*Data*
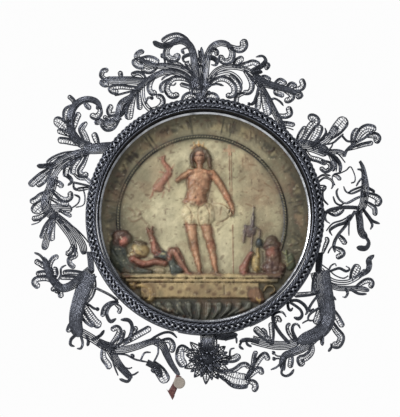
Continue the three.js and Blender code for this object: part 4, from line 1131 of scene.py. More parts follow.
def build_border():
    """Two twisted wires with slanting wire eyes between them, on a plain ring."""
    chosen = settings("border")
    silver = finish_of("silver")
    outer, inner = BORDER_RADIUS, BORDER_INNER
    strand = chosen.strand / MM
    seat = BORDER_BACK + 3.4
    # The ring's tints are lowest at the seat under the eyes and twists: tarnish and painted shade between the parts.
    ring = turned("border", [
        [inner, BORDER_BACK], [outer - 0.5, BORDER_BACK], [outer - 0.15, BORDER_BACK + 0.5], [outer - 0.3, seat - 0.6],
        [outer - 1, seat], [57, seat + 0.8], [inner + 0.9, seat + 2], [inner, seat + 2.2],
    ], silver, tint=[0.5, 0.5, 0.5, 0.4, 0.12, 0.05, 0.12, 0.3])
    rope = rope_tree()
    parts = []
    for title, radius, depth, twists in (
        ("outer_twist", outer - 2 * strand, seat + 0.4, chosen.twists),
        ("inner_twist", inner + 1.9 * strand, BORDER_FRONT - 1.1, chosen.twists),
    ):
        parts.append(grown(title, bpy.data.meshes.new(title), rope, **{
            "Radius": radius * MM, "Depth": depth * MM, "Strand": strand * MM, "Twists": twists,
            "Steps": 8 * twists, "Material": silver}))
    parts.append(grown("eyes", bpy.data.meshes.new("eyes"), eye_tree(), **{
        "Radius": 57.1 * MM, "Depth": (seat + 1.7) * MM, "Count": chosen.eyes, "Long": 1.45 * MM,
        "Short": 1.05 * MM, "Slant": math.radians(32), "Lean": math.radians(30),
        "Wire": chosen.eye_wire, "Material": silver}))
    for part, tint in zip(parts, (0.6, 0.95, 0.9)):
        add_numbers(part.data, "tint", np.full(len(part.data.vertices), tint))
    # Beads between the eyes, tinted 1.35 so that they take rubbed silver: painted highlights.
    beads = []
    for k in range(chosen.eyes):
        angle = FULL_TURN * (k + 0.5) / chosen.eyes
        beads.append((57.2 * math.cos(angle), seat + 2.3, 57.2 * math.sin(angle)))
    parts.append(grains("border_beads", beads, [0.6] * len(beads), 1.35, silver))
    return finished(joined(ring, *parts), "silver", "rope_border")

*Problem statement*
Reproduce all of the data exactly as given.

*Answer to the exercise*
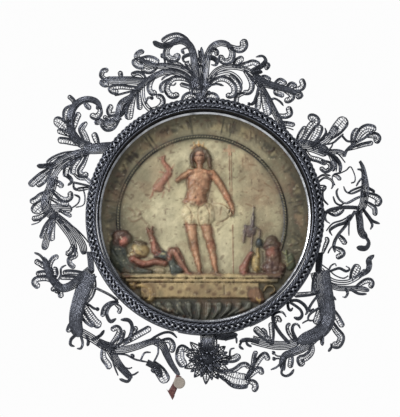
Continue the three.js and Blender code for this object: part 4, from line 1131 of scene.py. More parts follow.
def build_border():
    """Two twisted wires with slanting wire eyes between them, on a plain ring."""
    chosen = settings("border")
    silver = finish_of("silver")
    outer, inner = BORDER_RADIUS, BORDER_INNER
    strand = chosen.strand / MM
    seat = BORDER_BACK + 3.4
    # The ring's tints are lowest at the seat under the eyes and twists: tarnish and painted shade between the parts.
    ring = turned("border", [
        [inner, BORDER_BACK], [outer - 0.5, BORDER_BACK], [outer - 0.15, BORDER_BACK + 0.5], [outer - 0.3, seat - 0.6],
        [outer - 1, seat], [57, seat + 0.8], [inner + 0.9, seat + 2], [inner, seat + 2.2],
    ], silver, tint=[0.5, 0.5, 0.5, 0.4, 0.12, 0.05, 0.12, 0.3])
    rope = rope_tree()
    parts = []
    for title, radius, depth, twists in (
        ("outer_twist", outer - 2 * strand, seat + 0.4, chosen.twists),
        ("inner_twist", inner + 1.9 * strand, BORDER_FRONT - 1.1, chosen.twists),
    ):
        parts.append(grown(title, bpy.data.meshes.new(title), rope, **{
            "Radius": radius * MM, "Depth": depth * MM, "Strand": strand * MM, "Twists": twists,
            "Steps": 8 * twists, "Material": silver}))
    parts.append(grown("eyes", bpy.data.meshes.new("eyes"), eye_tree(), **{
        "Radius": 57.1 * MM, "Depth": (seat + 1.7) * MM, "Count": chosen.eyes, "Long": 1.45 * MM,
        "Short": 1.05 * MM, "Slant": math.radians(32), "Lean": math.radians(30),
        "Wire": chosen.eye_wire, "Material": silver}))
    for part, tint in zip(parts, (0.6, 0.95, 0.9)):
        add_numbers(part.data, "tint", np.full(len(part.data.vertices), tint))
    # Beads between the eyes, tinted 1.35 so that they take rubbed silver: painted highlights.
    beads = []
    for k in range(chosen.eyes):
        angle = FULL_TURN * (k + 0.5) / chosen.eyes
        beads.append((57.2 * math.cos(angle), seat + 2.3, 57.2 * math.sin(angle)))
    parts.append(grains("border_beads", beads, [0.6] * len(beads), 1.35, silver))
    return finished(joined(ring, *parts), "silver", "rope_border")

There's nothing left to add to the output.